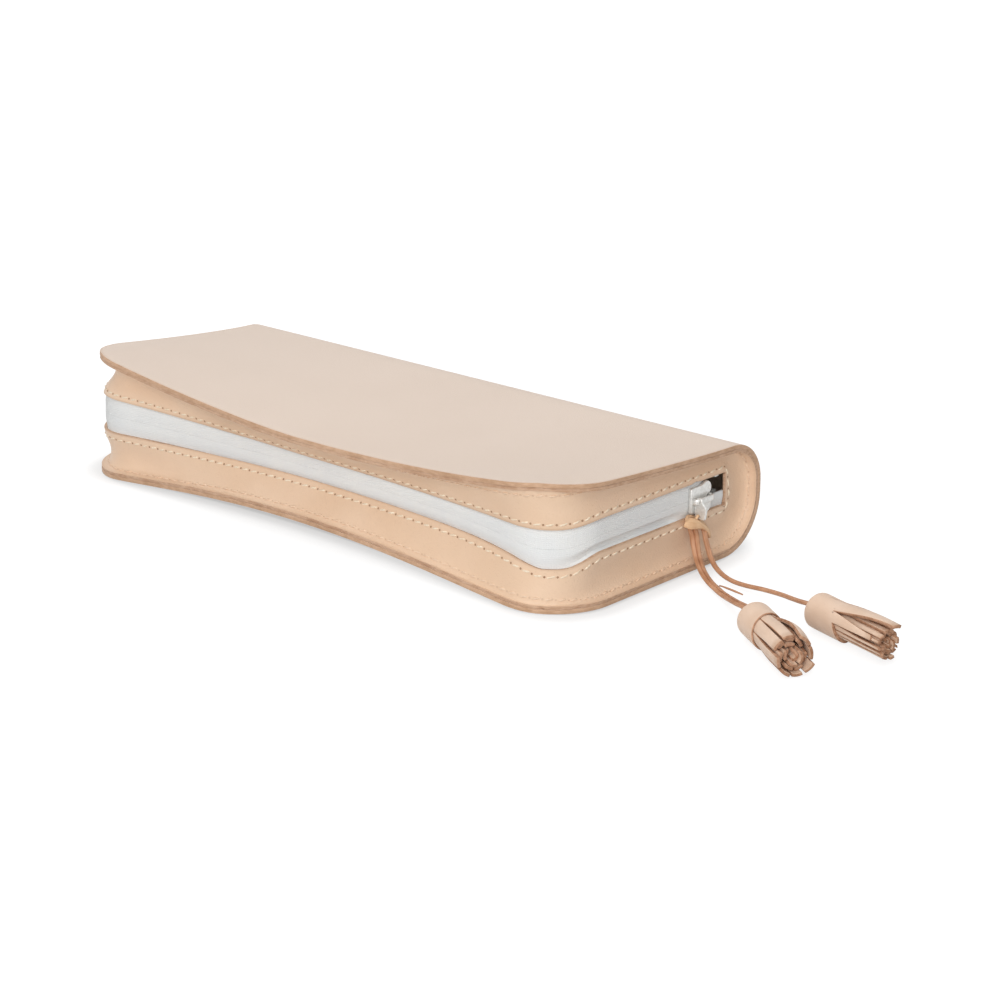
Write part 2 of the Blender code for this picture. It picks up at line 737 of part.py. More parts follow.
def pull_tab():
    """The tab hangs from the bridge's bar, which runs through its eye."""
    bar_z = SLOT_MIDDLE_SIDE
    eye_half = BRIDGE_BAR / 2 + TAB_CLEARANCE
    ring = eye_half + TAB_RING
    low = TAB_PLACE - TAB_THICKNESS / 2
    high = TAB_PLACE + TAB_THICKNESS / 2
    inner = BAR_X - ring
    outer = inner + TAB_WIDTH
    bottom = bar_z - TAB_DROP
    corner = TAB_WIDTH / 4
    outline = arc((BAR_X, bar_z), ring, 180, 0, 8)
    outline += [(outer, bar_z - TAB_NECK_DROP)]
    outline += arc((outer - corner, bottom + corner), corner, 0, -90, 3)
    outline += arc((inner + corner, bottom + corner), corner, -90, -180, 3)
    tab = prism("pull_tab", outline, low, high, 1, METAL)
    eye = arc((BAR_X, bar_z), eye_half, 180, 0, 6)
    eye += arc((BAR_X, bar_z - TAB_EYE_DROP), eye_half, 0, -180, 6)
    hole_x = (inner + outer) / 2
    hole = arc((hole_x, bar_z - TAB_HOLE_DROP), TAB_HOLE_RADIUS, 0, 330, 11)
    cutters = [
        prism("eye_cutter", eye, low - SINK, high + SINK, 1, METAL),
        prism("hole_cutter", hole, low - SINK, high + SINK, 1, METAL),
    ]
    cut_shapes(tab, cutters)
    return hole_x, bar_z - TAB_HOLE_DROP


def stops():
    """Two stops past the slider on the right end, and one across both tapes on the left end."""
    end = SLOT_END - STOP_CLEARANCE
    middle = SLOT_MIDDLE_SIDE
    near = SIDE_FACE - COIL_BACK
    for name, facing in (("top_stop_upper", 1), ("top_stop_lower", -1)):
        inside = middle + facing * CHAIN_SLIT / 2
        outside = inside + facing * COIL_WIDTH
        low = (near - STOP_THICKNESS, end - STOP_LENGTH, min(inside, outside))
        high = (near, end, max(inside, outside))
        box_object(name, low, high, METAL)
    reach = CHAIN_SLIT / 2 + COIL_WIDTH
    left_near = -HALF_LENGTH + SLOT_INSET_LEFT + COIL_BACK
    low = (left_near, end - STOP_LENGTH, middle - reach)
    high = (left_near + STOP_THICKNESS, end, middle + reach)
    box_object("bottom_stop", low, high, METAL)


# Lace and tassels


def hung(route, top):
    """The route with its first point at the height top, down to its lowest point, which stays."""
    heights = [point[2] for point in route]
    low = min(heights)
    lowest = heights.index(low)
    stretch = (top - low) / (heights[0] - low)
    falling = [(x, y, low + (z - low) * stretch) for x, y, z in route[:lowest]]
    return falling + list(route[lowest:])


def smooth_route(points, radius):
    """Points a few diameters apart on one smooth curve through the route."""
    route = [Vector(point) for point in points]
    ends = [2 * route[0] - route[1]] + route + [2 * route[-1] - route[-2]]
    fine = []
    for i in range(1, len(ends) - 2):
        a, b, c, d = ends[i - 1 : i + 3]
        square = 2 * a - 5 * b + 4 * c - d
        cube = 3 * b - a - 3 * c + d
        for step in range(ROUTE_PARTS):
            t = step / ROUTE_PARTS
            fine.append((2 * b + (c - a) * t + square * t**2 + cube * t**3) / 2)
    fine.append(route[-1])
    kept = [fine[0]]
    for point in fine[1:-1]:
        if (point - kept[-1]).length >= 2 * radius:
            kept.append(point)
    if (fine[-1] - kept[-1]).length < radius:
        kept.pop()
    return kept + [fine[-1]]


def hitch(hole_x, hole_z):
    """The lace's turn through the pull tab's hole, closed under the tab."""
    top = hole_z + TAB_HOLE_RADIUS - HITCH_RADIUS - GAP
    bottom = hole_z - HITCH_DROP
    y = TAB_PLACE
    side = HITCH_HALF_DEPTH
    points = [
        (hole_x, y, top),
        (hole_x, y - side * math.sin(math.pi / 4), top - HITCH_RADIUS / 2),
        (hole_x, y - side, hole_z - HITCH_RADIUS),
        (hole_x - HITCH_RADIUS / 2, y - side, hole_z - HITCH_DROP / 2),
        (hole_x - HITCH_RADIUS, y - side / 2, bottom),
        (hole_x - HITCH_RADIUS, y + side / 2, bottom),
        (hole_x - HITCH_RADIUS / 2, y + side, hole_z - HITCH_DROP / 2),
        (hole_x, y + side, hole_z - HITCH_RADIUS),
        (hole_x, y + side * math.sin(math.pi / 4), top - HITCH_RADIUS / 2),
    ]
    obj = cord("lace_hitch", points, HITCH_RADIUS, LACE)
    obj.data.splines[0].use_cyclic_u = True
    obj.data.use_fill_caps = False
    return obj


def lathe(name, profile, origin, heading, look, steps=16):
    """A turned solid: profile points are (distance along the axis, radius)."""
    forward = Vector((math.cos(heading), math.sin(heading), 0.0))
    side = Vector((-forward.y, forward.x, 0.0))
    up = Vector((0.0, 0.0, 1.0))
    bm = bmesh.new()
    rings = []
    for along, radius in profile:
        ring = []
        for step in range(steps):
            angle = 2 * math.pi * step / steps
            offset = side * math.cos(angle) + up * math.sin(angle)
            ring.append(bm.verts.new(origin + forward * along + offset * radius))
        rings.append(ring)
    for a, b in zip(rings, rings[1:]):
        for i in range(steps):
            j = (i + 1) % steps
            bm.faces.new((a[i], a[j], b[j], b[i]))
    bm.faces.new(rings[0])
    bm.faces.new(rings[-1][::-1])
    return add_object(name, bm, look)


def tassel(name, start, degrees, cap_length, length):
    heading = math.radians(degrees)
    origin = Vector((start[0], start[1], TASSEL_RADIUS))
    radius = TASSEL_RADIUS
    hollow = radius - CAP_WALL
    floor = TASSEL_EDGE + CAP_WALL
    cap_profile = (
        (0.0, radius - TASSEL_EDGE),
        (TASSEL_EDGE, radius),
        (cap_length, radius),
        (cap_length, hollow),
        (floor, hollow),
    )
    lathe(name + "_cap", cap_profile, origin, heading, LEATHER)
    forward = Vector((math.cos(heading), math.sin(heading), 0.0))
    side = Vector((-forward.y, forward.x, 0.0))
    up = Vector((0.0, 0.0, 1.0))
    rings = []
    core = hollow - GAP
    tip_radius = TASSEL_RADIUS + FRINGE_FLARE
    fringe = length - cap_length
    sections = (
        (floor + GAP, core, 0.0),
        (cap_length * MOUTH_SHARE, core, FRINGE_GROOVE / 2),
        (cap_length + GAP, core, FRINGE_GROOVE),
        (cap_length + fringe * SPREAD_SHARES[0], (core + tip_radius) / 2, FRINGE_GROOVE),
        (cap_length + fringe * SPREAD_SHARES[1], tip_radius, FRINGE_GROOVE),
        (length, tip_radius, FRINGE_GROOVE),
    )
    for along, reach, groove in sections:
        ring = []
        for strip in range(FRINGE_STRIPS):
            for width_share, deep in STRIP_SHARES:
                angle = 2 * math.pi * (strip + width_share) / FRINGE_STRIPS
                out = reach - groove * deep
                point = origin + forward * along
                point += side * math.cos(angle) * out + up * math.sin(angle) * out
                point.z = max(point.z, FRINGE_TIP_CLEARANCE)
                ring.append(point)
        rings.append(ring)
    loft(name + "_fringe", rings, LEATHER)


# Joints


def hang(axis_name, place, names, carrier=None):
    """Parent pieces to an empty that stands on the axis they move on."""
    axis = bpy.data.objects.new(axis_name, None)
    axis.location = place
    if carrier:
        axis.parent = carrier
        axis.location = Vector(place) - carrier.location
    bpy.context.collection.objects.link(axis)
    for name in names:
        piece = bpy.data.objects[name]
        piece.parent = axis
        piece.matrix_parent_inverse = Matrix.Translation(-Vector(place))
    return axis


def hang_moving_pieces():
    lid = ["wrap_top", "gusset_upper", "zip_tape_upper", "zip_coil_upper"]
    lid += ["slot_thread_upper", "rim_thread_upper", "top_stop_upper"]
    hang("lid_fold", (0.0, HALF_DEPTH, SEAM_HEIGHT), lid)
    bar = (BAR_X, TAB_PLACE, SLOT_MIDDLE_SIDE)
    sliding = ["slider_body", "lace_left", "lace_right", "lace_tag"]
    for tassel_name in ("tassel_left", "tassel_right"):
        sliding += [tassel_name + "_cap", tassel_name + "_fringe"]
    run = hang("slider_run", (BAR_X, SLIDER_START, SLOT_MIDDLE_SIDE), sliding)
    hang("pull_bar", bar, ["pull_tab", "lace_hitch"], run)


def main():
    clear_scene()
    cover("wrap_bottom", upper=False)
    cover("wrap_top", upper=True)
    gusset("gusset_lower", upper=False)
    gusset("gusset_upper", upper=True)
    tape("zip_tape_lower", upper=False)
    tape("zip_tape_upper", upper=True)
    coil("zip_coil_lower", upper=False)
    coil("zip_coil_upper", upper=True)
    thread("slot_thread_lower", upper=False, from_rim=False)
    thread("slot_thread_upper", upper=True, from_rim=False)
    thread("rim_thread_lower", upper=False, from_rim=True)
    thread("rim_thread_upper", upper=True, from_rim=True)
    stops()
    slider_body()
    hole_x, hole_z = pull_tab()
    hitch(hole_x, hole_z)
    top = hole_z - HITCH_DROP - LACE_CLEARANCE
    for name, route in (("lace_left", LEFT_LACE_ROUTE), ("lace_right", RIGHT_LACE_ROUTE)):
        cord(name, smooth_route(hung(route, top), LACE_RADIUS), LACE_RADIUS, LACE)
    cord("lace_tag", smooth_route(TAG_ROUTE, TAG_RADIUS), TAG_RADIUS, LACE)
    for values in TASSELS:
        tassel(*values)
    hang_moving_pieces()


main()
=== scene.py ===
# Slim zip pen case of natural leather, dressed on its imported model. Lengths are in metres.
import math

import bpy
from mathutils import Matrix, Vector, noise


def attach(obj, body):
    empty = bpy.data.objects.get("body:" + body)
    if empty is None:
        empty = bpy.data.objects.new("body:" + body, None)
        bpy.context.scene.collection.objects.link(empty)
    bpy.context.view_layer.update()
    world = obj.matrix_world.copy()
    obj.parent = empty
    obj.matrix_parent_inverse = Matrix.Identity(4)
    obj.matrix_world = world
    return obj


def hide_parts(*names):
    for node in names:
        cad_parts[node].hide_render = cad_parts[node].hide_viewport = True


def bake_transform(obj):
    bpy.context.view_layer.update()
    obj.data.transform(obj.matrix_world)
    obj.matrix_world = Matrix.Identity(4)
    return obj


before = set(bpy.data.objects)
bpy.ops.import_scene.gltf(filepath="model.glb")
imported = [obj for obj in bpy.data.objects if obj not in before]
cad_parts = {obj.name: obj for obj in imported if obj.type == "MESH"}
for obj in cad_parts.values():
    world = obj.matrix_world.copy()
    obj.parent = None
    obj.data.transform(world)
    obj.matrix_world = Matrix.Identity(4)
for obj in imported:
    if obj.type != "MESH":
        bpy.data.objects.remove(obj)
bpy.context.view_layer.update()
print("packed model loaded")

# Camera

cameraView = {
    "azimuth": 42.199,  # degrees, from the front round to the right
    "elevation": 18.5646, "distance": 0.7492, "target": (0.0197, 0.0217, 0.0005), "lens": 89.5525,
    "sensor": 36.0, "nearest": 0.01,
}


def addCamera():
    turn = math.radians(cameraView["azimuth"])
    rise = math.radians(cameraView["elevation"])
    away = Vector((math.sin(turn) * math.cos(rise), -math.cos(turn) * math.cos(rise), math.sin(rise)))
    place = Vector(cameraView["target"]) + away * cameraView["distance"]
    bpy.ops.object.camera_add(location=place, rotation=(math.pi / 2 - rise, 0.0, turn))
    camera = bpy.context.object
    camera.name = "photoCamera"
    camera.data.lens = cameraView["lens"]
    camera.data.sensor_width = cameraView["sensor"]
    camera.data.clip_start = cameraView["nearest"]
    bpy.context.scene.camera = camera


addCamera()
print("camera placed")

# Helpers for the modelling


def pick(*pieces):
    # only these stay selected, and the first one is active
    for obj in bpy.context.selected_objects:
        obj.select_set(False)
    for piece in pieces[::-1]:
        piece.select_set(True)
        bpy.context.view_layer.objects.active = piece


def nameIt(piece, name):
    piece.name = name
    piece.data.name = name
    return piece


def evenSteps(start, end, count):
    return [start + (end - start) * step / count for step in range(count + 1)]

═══

Both the line with "for name, route" and the line with "obj.matrix_world = world" belong in the answer; write them out exactly, with every line between.

■ **FULL SOLUTION**:
    for name, route in (("lace_left", LEFT_LACE_ROUTE), ("lace_right", RIGHT_LACE_ROUTE)):
        cord(name, smooth_route(hung(route, top), LACE_RADIUS), LACE_RADIUS, LACE)
    cord("lace_tag", smooth_route(TAG_ROUTE, TAG_RADIUS), TAG_RADIUS, LACE)
    for values in TASSELS:
        tassel(*values)
    hang_moving_pieces()


main()
=== scene.py ===
# Slim zip pen case of natural leather, dressed on its imported model. Lengths are in metres.
import math

import bpy
from mathutils import Matrix, Vector, noise


def attach(obj, body):
    empty = bpy.data.objects.get("body:" + body)
    if empty is None:
        empty = bpy.data.objects.new("body:" + body, None)
        bpy.context.scene.collection.objects.link(empty)
    bpy.context.view_layer.update()
    world = obj.matrix_world.copy()
    obj.parent = empty
    obj.matrix_parent_inverse = Matrix.Identity(4)
    obj.matrix_world = world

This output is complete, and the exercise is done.